◆ **REQUIRED WORK**:
Can you find the lines of the listing that include "joints" and copy every one?

◆ **DATA SEGMENT**:
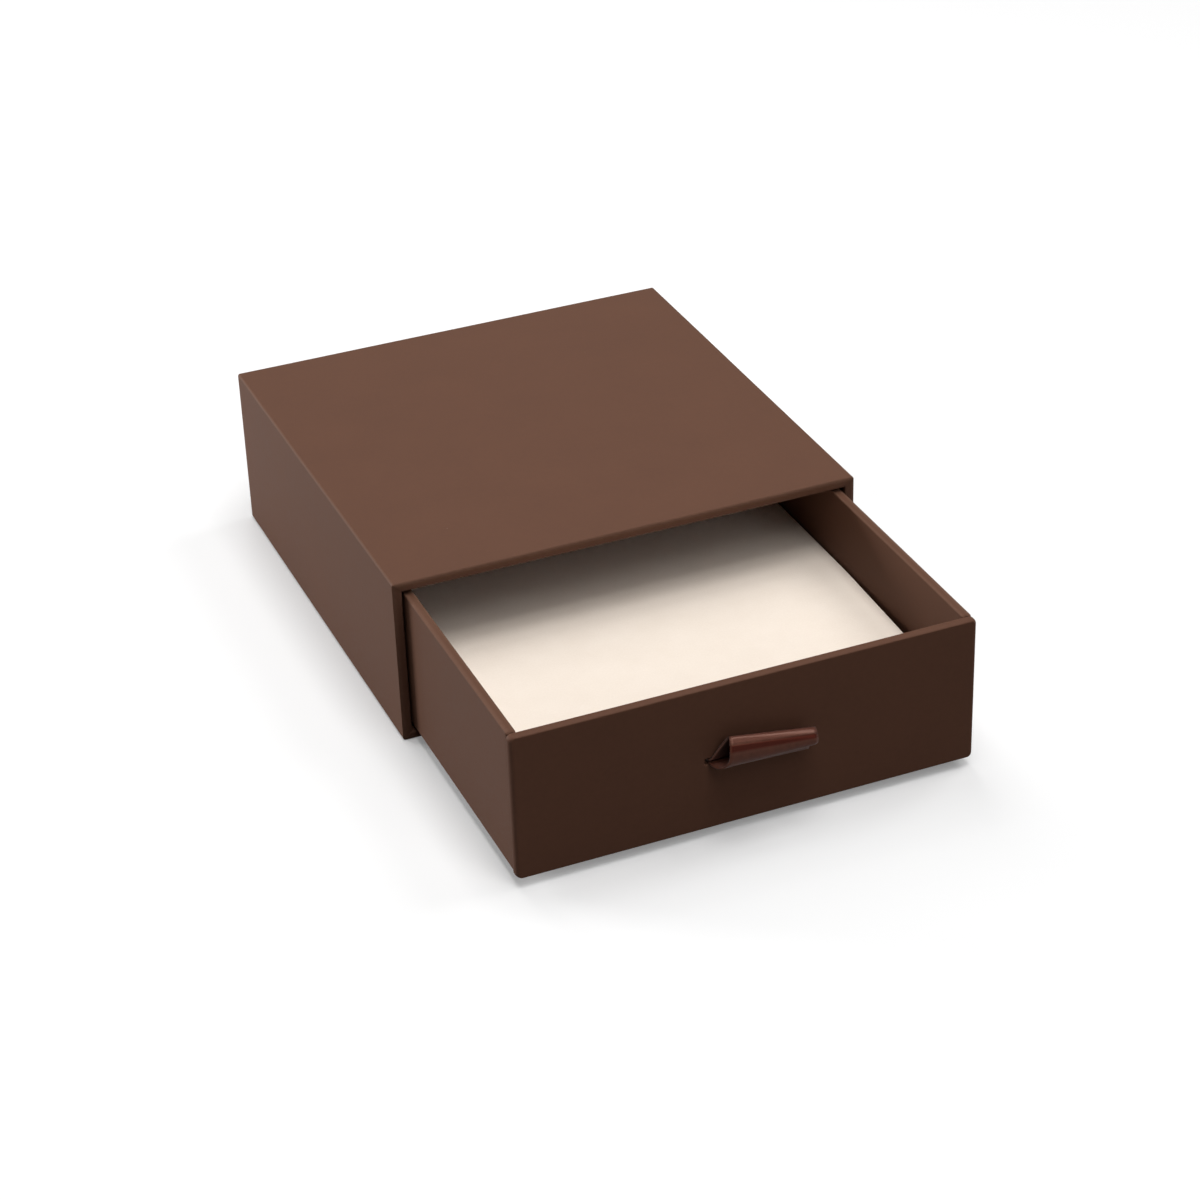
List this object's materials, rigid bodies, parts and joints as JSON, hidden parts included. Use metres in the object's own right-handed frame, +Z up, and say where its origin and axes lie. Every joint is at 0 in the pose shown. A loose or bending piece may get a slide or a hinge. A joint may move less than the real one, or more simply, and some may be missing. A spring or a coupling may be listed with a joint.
{
  "type": "sliding drawer gift box",
  "caption": "Small square gift box of wrapped greyboard: a tray with a padded insert slides out of an open-ended sleeve by a flat ribbon loop.",
  "frame": {"origin": "centre of the sleeve's underside", "axes": "+Z up, +Y from the sleeve's mouth to its closed back, so the drawer opens along -Y; +X to the right of someone who faces the mouth"},
  "size_m": [0.09, 0.1466, 0.0325],
  "materials": {
    "wrap_paper": "brown matt paper with a faint sheen, pasted over the boards",
    "tray_paper": "the same brown matt paper on the tray",
    "panel_paper": "the same brown matt paper on the drawer front",
    "lining_paper": "dark brown uncoated lining paper",
    "greyboard": "unprinted grey board",
    "stay_tape": "buff kraft paper tape",
    "ribbon_satin": "brown woven satin, soft sheen",
    "foam": "off-white open foam",
    "insert_facing": "ivory short-pile facing"
  },
  "bodies": {
    "sleeve": {"sleeve_top_board": "greyboard", "sleeve_bottom_board": "greyboard", "sleeve_left_board": "greyboard", "sleeve_right_board": "greyboard", "sleeve_back_board": "greyboard", "sleeve_bottom_left_tape": "stay_tape", "sleeve_bottom_right_tape": "stay_tape", "sleeve_top_left_tape": "stay_tape", "sleeve_top_right_tape": "stay_tape", "sleeve_wrap": "wrap_paper", "sleeve_underside_sheet": "wrap_paper", "sleeve_back_cover": "wrap_paper", "sleeve_lining": "lining_paper", "sleeve_back_lining": "lining_paper"},
    "drawer": {"tray_base_board": "greyboard", "tray_left_board": "greyboard", "tray_right_board": "greyboard", "tray_back_board": "greyboard", "tray_back_left_tape": "stay_tape", "tray_back_right_tape": "stay_tape", "tray_wrap": "tray_paper", "tray_floor_lining": "tray_paper", "front_panel_board": "greyboard", "front_panel_wrap": "panel_paper", "front_panel_lining": "tray_paper", "ribbon_pull": "ribbon_satin", "ribbon_tail_patch": "stay_tape", "insert_foam": "foam", "insert_facing": "insert_facing"}
  },
  "joints": [
    {"name": "drawer_slide", "type": "slide", "parent": "sleeve", "child": "drawer", "axis": [0, -1, 0], "range_m": [-0.0505, 0.045]}
  ]
}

◆ **TASK SOLUTION**:
List this object's materials, rigid bodies, parts and joints as JSON, hidden parts included. Use metres in the object's own right-handed frame, +Z up, and say where its origin and axes lie. Every joint is at 0 in the pose shown. A loose or bending piece may get a slide or a hinge. A joint may move less than the real one, or more simply, and some may be missing. A spring or a coupling may be listed with a joint.
  "joints": [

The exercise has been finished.